What is needed |
Return each line holding the string "this".

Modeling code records
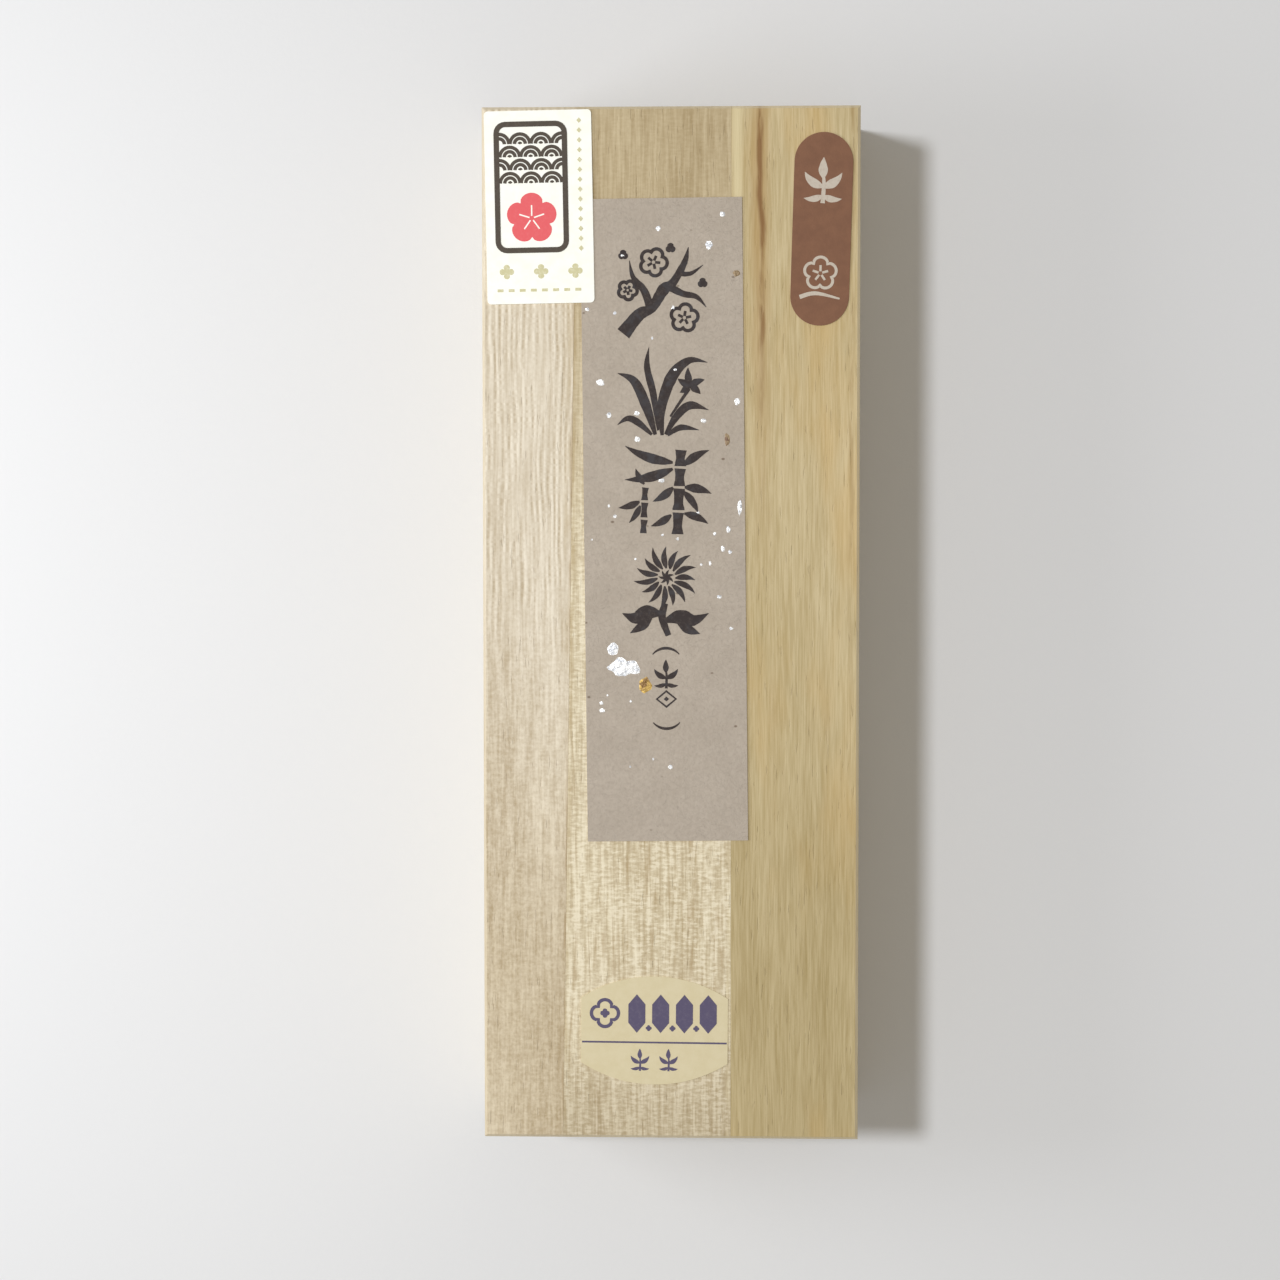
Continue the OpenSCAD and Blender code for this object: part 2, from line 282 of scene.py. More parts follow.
def kiri(name, pale, dark, slow=0.3, stripes=0.3, combed=0.0, fibre=0.15, speckle=0.0, flecks=0.0, lines=0.0,
         pores=0.2, zone=None, streaks=(), warm=0.0, ring_gap=5.0, pith=(-90, -60), along_x=False, seed=0.0,
         tints=(), fibre_per_mm=3.4, run=1.0, rings=0.0, edge=HANDLED_EDGE):
    """Unfinished paulownia. Its grain runs along Y, or along X.

    These say how strong each mark is: slow, the broad change of tone; stripes, the soft bands; combed, the
    even lines; fibre, the finest grain; speckle, a mottle; flecks, the rays across the grain; lines, thin
    dark lines along it; warm, patches of orange; pores; rings, the year rings on the faces.

    zone is (y, y): the combed lines are full at the second, and give way to speckle and flecks at the first.
    Each of tints is ((y, y), colour at the first, colour at the second). pith is the tree's middle, across
    and up, in mm. A run over 1 shortens the grain. edge is the strength and colour of the narrow sloping
    faces: pale where the wood is handled, or a dark painted shade for the shadow in the seam's groove."""
    f = Finish(name, specular_ior_level=0.3)
    if along_x:
        f.turned(math.pi / 2)
    x, y, z = f.spots()

    def field(x_rate, y_rate, z_rate, step, detail=2, roughness=0.5):
        return f.noise(f.place(x_rate, y_rate, z_rate, seed + step), detail, roughness)

    def layer(amount, *pattern):
        return f.times(f.minus(f.span(field(*pattern), 0.28, 0.72), 0.5), amount)

    sway = f.minus(field(0.06, 0.02, 0.06, 0), 0.5)
    bend = f.add("ShaderNodeCombineXYZ", {"X": f.times(sway, 1.6 * MM)}).outputs[0]
    f.source = f.add("ShaderNodeVectorMath", {0: f.source, 1: bend}, operation="ADD").outputs[0]

    striped = f.span(y, *zone) if zone else 1.0
    upright = f.facing(2)
    level = f.span(upright, 0.6, 0.85, 0.15, 1.0)
    mottled = f.times(f.minus(1.0, striped), level)

    across, up = f.minus(x, pith[0]), f.minus(z, pith[1])
    ring = f.math("SQRT", f.plus(f.times(across, across), f.times(up, up)))
    ring_place = f.add("ShaderNodeCombineXYZ", {
        "X": f.times(ring, 1 / ring_gap), "Y": seed, "Z": f.times(y, 0.004)}).outputs[0]
    band = f.span(f.noise(ring_place, 3, 0.6), 0.3, 0.7)

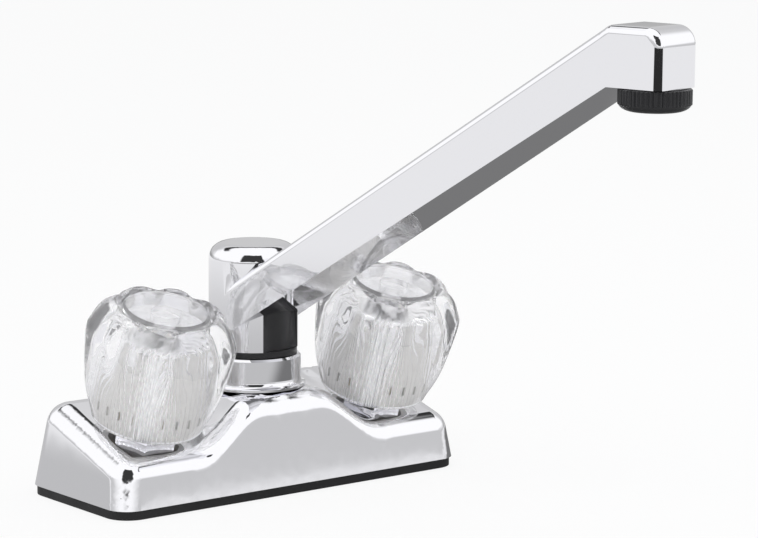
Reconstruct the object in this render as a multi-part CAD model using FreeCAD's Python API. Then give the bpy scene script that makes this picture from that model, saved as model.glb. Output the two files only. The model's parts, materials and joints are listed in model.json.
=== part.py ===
import FreeCAD, Part
import math
import os

from FreeCAD import Placement, Rotation, Vector

# A four inch two-handle kitchen faucet: a chromed base cover on a black gasket,
# a straight rising swivel spout and two clear fluted knobs.
# Millimetres. Z is up and Z = 0 is the sink deck under the gasket.
# The origin is on the spout's swivel axis, X runs from the hot to the cold inlet
# and the front of the faucet, over the bowl, is toward -Y.

# Fits that many pieces share
RUNNING_FIT = 0.08
LOOSE_FIT = 0.3
SEAT_FIT = 0.1
CONTACT_GAP = 0.07

# Base cover and gasket
INLET_SPACING = 101.6
BASE_END_REACH = 25.4
BASE_LENGTH = INLET_SPACING + 2 * BASE_END_REACH
BASE_DEPTH = 61.0
BASE_SETBACK = 3.5
BASE_CORNER = 9.3
WALL_DRAFT = 8.0
COVER_WALL = 2.4
COVER_EDGE_ROLL = 8.4
HUMP_HEIGHT = 36.0
HUMP_HALF_WIDTH = 17.0
RAMP_SLOPE = 37.0
RAMP_EASE = 3.6
RAMP_END = 46.0
COVER_STATIONS = (-1.0, -0.94, -0.86, -0.76, -0.66, -0.56, -0.46, -0.38, -0.3, -0.2, 0.0,
                  0.2, 0.3, 0.38, 0.46, 0.56, 0.66, 0.76, 0.86, 0.94, 1.0)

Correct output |
Continue the OpenSCAD and Blender code for this object: part 2, from line 282 of scene.py. More parts follow.
Reconstruct the object in this render as a multi-part CAD model using FreeCAD's Python API. Then give the bpy scene script that makes this picture from that model, saved as model.glb. Output the two files only. The model's parts, materials and joints are listed in model.json.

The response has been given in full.